Ile au Guerdain, a rocky islet in Portlet Bay, cut off from the
shore at high tide, is better known as Janvrin's Tomb

Ile au Guerdain at low tide

Philippe Janvrin was captain of the Esther. He and his crew often sailed to France, to trade with the French.

But when the plague became epidemic in France, no ships from France were allowed to land in Jersey. When Philippe returned from France, Esther and her crew had to stay moored in Bellecroute Bay.

On his second day of quarantine, Philippe died, but his body could not be brought ashore because of the plague. Instead he was buried on Ile au Guerdain in Portelet Bay.
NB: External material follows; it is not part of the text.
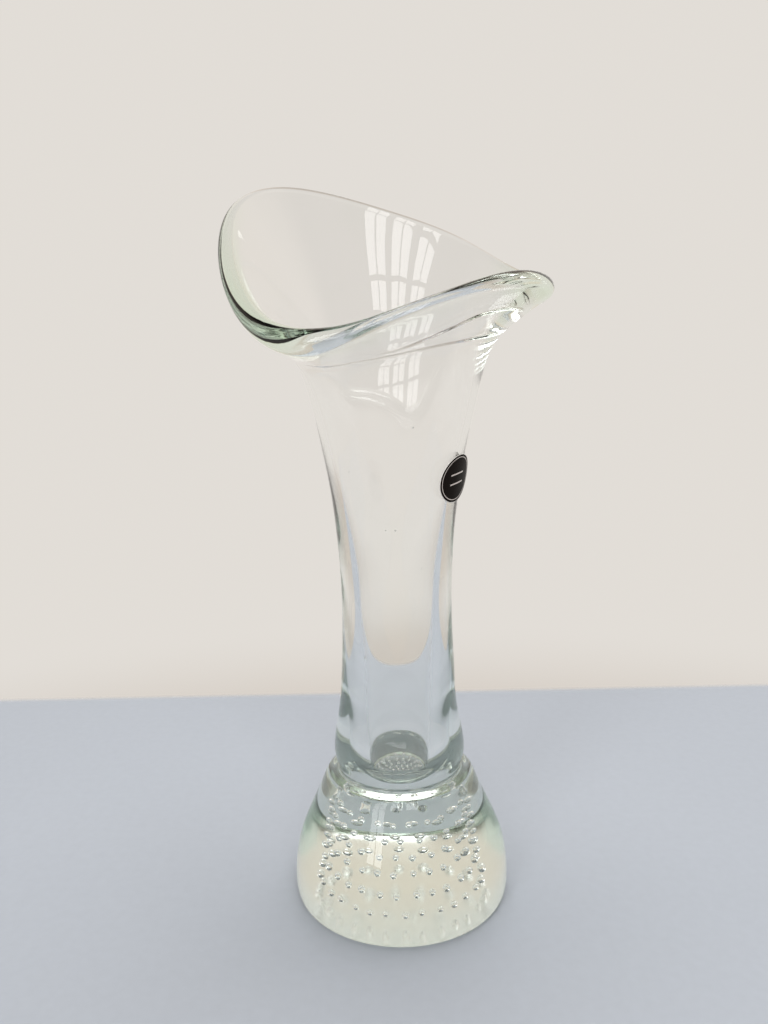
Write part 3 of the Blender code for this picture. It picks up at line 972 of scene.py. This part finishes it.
# %% [markdown]
# ## The board
# The vase stands on a pale matt board. Glass shows what is round it, so the surroundings matter
# as much as the glass. The board could be endless, but its far edge belongs to the look: it cuts
# the glass in two tones.

# %% Board
AIR_GAP = 0.3 * MM
BOARD_WIDE = 400 * MM
BOARD_DEEP = 195 * MM
BOARD_SOFT_SHARE = 0.04
BOARD_POWER = 12
BOARD_COLOUR = (0.50, 0.545, 0.61, 1.0)
BOARD_DARKER_COLOUR = (0.465, 0.507, 0.567, 1.0)
# Clouds per metre, and finer layers
BOARD_MOTTLE = (260.0, 5.0)
BOARD_ROUGHNESS = 0.9
BOARD_SHINE = 0.1
BOARD_SIDES = 192


def board_material():
    """Matt board, softly mottled, whose edge fades into the room.

    How far out a point is: the twelfth root of (x share to the twelfth plus y share to the
    twelfth), which is 1 all along an oblong with round corners.
    """
    material, graph, shader = new_material("pale_board")
    place = graph.node("ShaderNodeTexCoord").outputs["Object"]
    axes = graph.node("ShaderNodeSeparateXYZ", {}, {"Vector": place})
    x = graph.math("ABSOLUTE", Value(graph, axes.outputs["X"]) / BOARD_WIDE)
    y = graph.math("ABSOLUTE", Value(graph, axes.outputs["Y"]) / BOARD_DEEP)
    out = (x**BOARD_POWER + y**BOARD_POWER) ** (1 / BOARD_POWER)
    mottle = graph.noise(place, *BOARD_MOTTLE)
    graph.put(shader.inputs["Base Color"], graph.mix(mottle, BOARD_DARKER_COLOUR, BOARD_COLOUR))
    shader.inputs["Roughness"].default_value = BOARD_ROUGHNESS
    shader.inputs["Specular IOR Level"].default_value = BOARD_SHINE
    graph.put(shader.inputs["Alpha"], 1 - graph.steps(out, 1 - BOARD_SOFT_SHARE, 1.0))
    return material


def make_board():
    """A flat oblong with round corners, a hair below the base, which keeps its film of air.

    A circle is stretched by the twelfth root of (x to the twelfth plus y to the twelfth).
    """
    side = 2 * math.pi * np.arange(BOARD_SIDES) / BOARD_SIDES
    ring = np.stack((np.cos(side), np.sin(side)), axis=1)
    reach = (ring**BOARD_POWER).sum(axis=1) ** (1 / BOARD_POWER)
    ring = ring / reach[:, None] * (BOARD_WIDE, BOARD_DEEP)
    points = np.concatenate((ring, ((0.0, 0.0),)))
    points = np.concatenate((points, np.full((len(points), 1), -AIR_GAP)), axis=1)
    here = np.arange(BOARD_SIDES)
    fan = np.stack((np.full(BOARD_SIDES, BOARD_SIDES), here, (here + 1) % BOARD_SIDES), axis=1)
    mesh = make_mesh("board", points, np.zeros((0, 4), dtype=int), fan)
    board = bpy.data.objects.new("board", mesh)
    bpy.context.scene.collection.objects.link(board)
    mesh.materials.append(board_material())


make_board()
print("board in mm:", round(2000 * BOARD_WIDE), "by", round(2000 * BOARD_DEEP))

# %% [markdown]
# ## The room
# The walls are pale and a little warmer low down and high up, and the room is dim overhead and
# high in front, which draws the dark lines along the lip and the foot. Walls could be built, but
# a world that mixes a few colours by direction does the same and has no corners to be mirrored.

# %% Room
LOW_COLOUR = (0.62, 0.555, 0.49, 1.0)
ROOM_COLOUR = (0.76, 0.725, 0.68, 1.0)
UPPER_COLOUR = (0.78, 0.68, 0.59, 1.0)
CEILING_COLOUR = (0.14, 0.125, 0.115, 1.0)
FRONT_COLOUR = (0.16, 0.13, 0.11, 1.0)
# Where each tone starts and is full, as the sine of the height above the horizon
LOW_LIMITS = (-0.44, -0.30)
UPPER_LIMITS = (0.36, 0.56)
FRONT_LIMITS = (0.36, 0.44)
CEILING_LIMITS = (0.76, 0.90)
# How far back a direction points where the dim front ends
FRONT_DEPTH_LIMITS = (-0.25, 0.10)


def make_room():
    """The world: pale walls, warmer low down and high up, dim overhead and high in front."""
    world = bpy.data.worlds.new("room")
    bpy.context.scene.world = world
    graph = Graph(world)
    place = graph.node("ShaderNodeTexCoord").outputs["Generated"]
    axes = graph.node("ShaderNodeSeparateXYZ", {}, {"Vector": place})
    up = Value(graph, axes.outputs["Z"])
    back = Value(graph, axes.outputs["Y"])
    walls = graph.mix(graph.steps(up, *LOW_LIMITS), LOW_COLOUR, ROOM_COLOUR)
    walls = graph.mix(graph.steps(up, *UPPER_LIMITS), walls, UPPER_COLOUR)
    front = (1 - graph.steps(back, *FRONT_DEPTH_LIMITS)) * graph.steps(up, *FRONT_LIMITS)
    walls = graph.mix(front, walls, FRONT_COLOUR)
    overhead = graph.steps(up, *CEILING_LIMITS)
    shade = graph.tree.nodes["Background"]
    graph.put(shade.inputs["Color"], graph.mix(overhead, walls, CEILING_COLOUR))


make_room()
print("world:", bpy.context.scene.world.name)

# %% [markdown]
# ## Windows and a lamp
# Three tall windows of small panes stand in front. Each pane is an area lamp, so the windows both
# light the vase and are mirrored in its curved walls, panes and bars and all. They are hidden from
# rays that pass through the glass, which would gather them into white blots in the thick foot. A
# large soft lamp hangs overhead: it is not mirrored, but it sparkles through the tip of the lip and
# the bubbles.

# %% Lamps
PANE_WIDTH = 0.24
PANE_HEIGHT = 0.30
PANE_STEP_ACROSS = 0.28
PANE_STEP_UP = 0.35
PANE_COLUMNS = 2
PANE_POWER = 0.9
WINDOW_AWAY = 1.75
WINDOW_HEAD = 2.275
# Azimuth in degrees from the front, less than nothing to the left, and rows of panes
WINDOWS = ((16.0, 5), (-7.0, 5), (-31.0, 6))
TOP_PLACE = (0.15, 0.35, 1.6)
TOP_TARGET = (0.0, 0.0, 0.1)
TOP_SIZE = 1.2
TOP_POWER = 15.0


def make_lamp(name, place, target, width, height, power):
    """A rectangular area lamp. Its -Z runs from its place to the target, and its Y points up."""
    light = bpy.data.lights.new(name, "AREA")
    light.shape = "RECTANGLE"
    light.size = width
    light.size_y = height
    light.energy = power
    lamp = bpy.data.objects.new(name, light)
    bpy.context.scene.collection.objects.link(lamp)
    turned = (Vector(target) - Vector(place)).to_track_quat("-Z", "Y")
    lamp.matrix_world = Matrix.Translation(place) @ turned.to_matrix().to_4x4()
    return lamp


def make_window(name, azimuth, rows):
    """A tall window of panes at an azimuth.

    A pane's place: the distance out along the azimuth, plus its column's steps aside, at the
    window's head less its row's steps.
    """
    out = np.array((math.sin(azimuth), -math.cos(azimuth), 0.0))
    across = np.array((math.cos(azimuth), math.sin(azimuth), 0.0))
    for column in range(PANE_COLUMNS):
        for row in range(rows):
            aside = PANE_STEP_ACROSS * (column - (PANE_COLUMNS - 1) / 2)
            height = WINDOW_HEAD - PANE_STEP_UP * row
            place = out * WINDOW_AWAY + across * aside + (0.0, 0.0, height)
            size = (PANE_WIDTH, PANE_HEIGHT)
            pane = make_lamp(f"{name}_{column}_{row}", place, place - out, *size, PANE_POWER)
            pane.visible_transmission = False


for number, (azimuth, rows) in enumerate(WINDOWS):
    make_window(f"window_{number}", math.radians(azimuth), rows)
top = make_lamp("top", TOP_PLACE, TOP_TARGET, TOP_SIZE, TOP_SIZE, TOP_POWER)
top.visible_glossy = False

# %% [markdown]
# ## The camera
# The photograph was taken from close by, a little above the middle of the vase, with the camera
# tipped down ten degrees and turned by one. The focal length is in pixels of the picture's
# height, so that any render size gives the same frame.

# %% Camera
PICTURE_HEIGHT = 1024
FOCAL_PIXELS = 850.0
CAMERA_PLACE = (-0.0040, -0.302, 0.199)
CAMERA_TIP = math.radians(10.0)
CAMERA_ROLL = math.radians(-1.155)
NEAREST_SEEN = 10 * MM

camera_data = bpy.data.cameras.new("camera")
camera_data.sensor_fit = "AUTO"
camera_data.lens = camera_data.sensor_width * FOCAL_PIXELS / PICTURE_HEIGHT
camera_data.clip_start = NEAREST_SEEN
camera = bpy.data.objects.new("camera", camera_data)
bpy.context.scene.collection.objects.link(camera)
level = Matrix.Rotation(math.pi / 2 - CAMERA_TIP, 4, "X")
rolled = Matrix.Rotation(CAMERA_ROLL, 4, "Z")
camera.matrix_world = Matrix.Translation(CAMERA_PLACE) @ level @ rolled
scene = bpy.context.scene
scene.camera = camera
scene.view_settings.view_transform = "Standard"
print("lens in mm:", round(camera_data.lens, 2))

# %% [markdown]
# ## Light paths
# A ray that enters the foot crosses the skin, several bubbles and the cavity, and is reflected
# inside more than once. With too few bounces those paths end early and the glass turns black.

# %% Bounces
GLASS_BOUNCES = 28
MIRROR_BOUNCES = 16
scene.cycles.max_bounces = GLASS_BOUNCES
scene.cycles.transmission_bounces = GLASS_BOUNCES
scene.cycles.glossy_bounces = MIRROR_BOUNCES
print("bounces through glass:", GLASS_BOUNCES, "and between mirrors:", MIRROR_BOUNCES)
Today it is still remembered as Janvrin's Tomb.


Philippe Valpy dit Janvrin (1677-1721) was the third son of Jacques Valpy dit Janvrin of St Brelade and Marie Le Couteur. Born in St Brelade in 1677, he married Elizabeth, daughter of Philippe Orange, in St Brelade's Church on 27 September 1710.
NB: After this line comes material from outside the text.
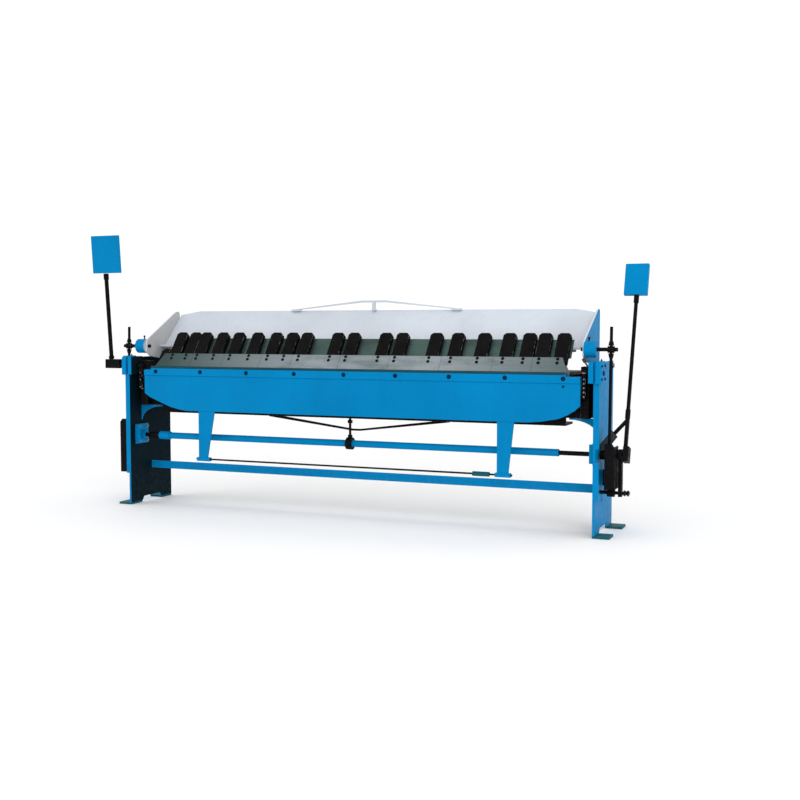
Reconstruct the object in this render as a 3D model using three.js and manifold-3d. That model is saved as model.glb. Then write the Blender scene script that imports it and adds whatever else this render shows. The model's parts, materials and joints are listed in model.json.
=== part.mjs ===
// Hand-operated box-and-pan sheet metal brake (folding machine), 2.5 m class.
// Units are millimetres. X runs along the bend, +Y points to the back, +Z up.
// Everything is modelled in machine coordinates (Y = 0 at the front of the side frames,
// Z = 0 on the floor) and the whole group is shifted at the end so that its origin is the
// centre of the bottom of its bounding box.

import * as THREE from 'three';
import { mergeVertices } from 'three/addons/utils/BufferGeometryUtils.js';
import Module from 'manifold-3d';

const wasm = await Module();
wasm.setup();

// ---------------------------------------------------------------- driving dimensions
const GAP = 0.3;                    // between pieces that touch
const FRAME_OUT = 1409;             // outer face of a side frame, from the middle
const FRAME_IN = 1397;              // inner face of a side frame
const FRAME_DEPTH = 415;            // front to back
const FRAME_TOP = 885;
const FLANGE = 18;                  // outward flange along a frame's front edge
const FOOT = { height: 12, reach: 76, length: 100 };

const BED_Z = 832;                  // working surface
const BED_HALF = 1250;              // half of the bending length
const BED_BOTTOM = 555;
const BED_FRONT = 47;
const BED_BACK = 400;

const PIVOT = { y: 46, z: BED_Z, r: 12 };          // axis of the bending apron
const HINGE = { y: 392, z: 860, r: 12 };           // axis of the clamping beam
const TORQUE = { y: 115, z: 414, r: 12, tube: 19 }; // axis of the clamping shaft
const TRUNNION = { y: 92.5, z: 950, r: 10 };       // pull rods hang from here
const ROD_X = 1464;
const CRANK = { radius: 46, rest: 30 };            // crank pin: degrees below horizontal

const APRON_LEFT = -1298;
const APRON_RIGHT = 1327;
const APRON_BOTTOM = 574;
const BAR_BOTTOM = 778;
const LEG_TIP = 305;

const SLOPE = 54;                   // front of the fingers, degrees from horizontal
const NOSE = { y: 50, z: BED_Z + 1, length: 92, thick: 20, trim: 37 };
const HOLDER = { width: 74, from: 60, to: 248, chamfer: 10 };
const RAIL_BACK = 30;               // finger front face to the rail behind it
const RAIL_HALF = 1245;

const CHEEK_IN = 1322;
const CHEEK_OUT = 1332;

const LEVER = { lean: 17.5, x: 1535, elbow: 185, weightAt: 940 };
const ARM = { lean: -4.5, x: -1557, weightAt: 665 };

// Finger segments from left to right: width, then the two holder centres from its left edge.
const FINGERS = [
  [237, 105, 200], [213, 38, 153], [250, 50, 175], [200, 50, 155], [300, 50, 245],
  [300, 45, 240], [300, 40, 240], [290, 65, 215], [215, 65, 175], [195, 45, 145],
];

// ---------------------------------------------------------------- materials
const finish = (color, roughness, metalness) => (
  new THREE.MeshStandardMaterial({ color, roughness, metalness })
);
const BLUE = () => finish(0x0a86c8, 0.42, 0.0);
const BLACK = () => finish(0x15171a, 0.55, 0.2);
const PALE = () => finish(0xc9d0d8, 0.5, 0.1);
const STEEL = () => finish(0x9aa5a6, 0.35, 0.9);
const DARK_STEEL = () => finish(0x3c4244, 0.45, 0.7);
const TEAL = () => finish(0x1f7f88, 0.45, 0.1);

// ---------------------------------------------------------------- shape helpers
const radians = THREE.MathUtils.degToRad;
const AXIS = {
  x: new THREE.Vector3(1, 0, 0),
  y: new THREE.Vector3(0, 1, 0),
  z: new THREE.Vector3(0, 0, 1),
};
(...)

The following extracts give the story of his death and burial. Jean d’Auvergne's contemporary diary says:.

"While an order was in force that every vessel that came from certain ports must go into quarantine, because of the plague at Marseilles and in other parts of France, there arrived from Bordeaux and other places a vessel named the Esther of which Mr Philippe Janvrin was master, meaning to spend its period of quarantine beneath the house of the Seigneur of Noirmont. As the said Janvrin died on board, and no one, not even his relations, wife, or children, dared to go to him, permission was given by the Court with the consent of the Lieut-Governor to bury him on a little islet, called the Ile es Guerdains, only three persons to carry him in the boat, the Minister and people to remain on the hill. When the signal was given, the Minister read the usual service for the Burial of the Dead".

The entry in the burial register at St Brelade runs:

"Mons Philippe Janvrin, returning from Nantes, and being forced to undergo quarantine in the harbour of Belle Croute, died at the end of two days on board his ship. The Court ordered that he should be buried on an islet called the Ile au Guerdain, and he was buried thus on 27 September 1721".

The inscription on his tombstone ran:

"Here awaiting a happy resurrection lies the body of Philippe Janvrin of St Brelade's, who having been attacked by an ordinary fever, while returning from Nantes to Jersey, died in his vessel on 25 September 1721 aged 44 on the second day of quarantine, which he was obliged to undergo, because of the plague which desolated part of the Kingdom of France. The Magistrates of the isle having ordered that he should be buried in this spot, Elizabeth Orange, deeply touched by the death of her dear and faithful husband, has caused this tomb to be erected as a sad and pious monument of her love and to preserve his memory".

He had five children, Philippe (1713- ), Jacques (1715- ), Jean, Elizabeth, who died young, and another Elizabeth (1718- ). Guidebooks state that his body was later removed to St Brelade's churchyard, but there is no entry of this reburial in the register nor is there any trace of his tombstone in the churchyard. If left on the islet, the stone was probably destroyed, when 90 years later the tower was built during the Napoleonic wars.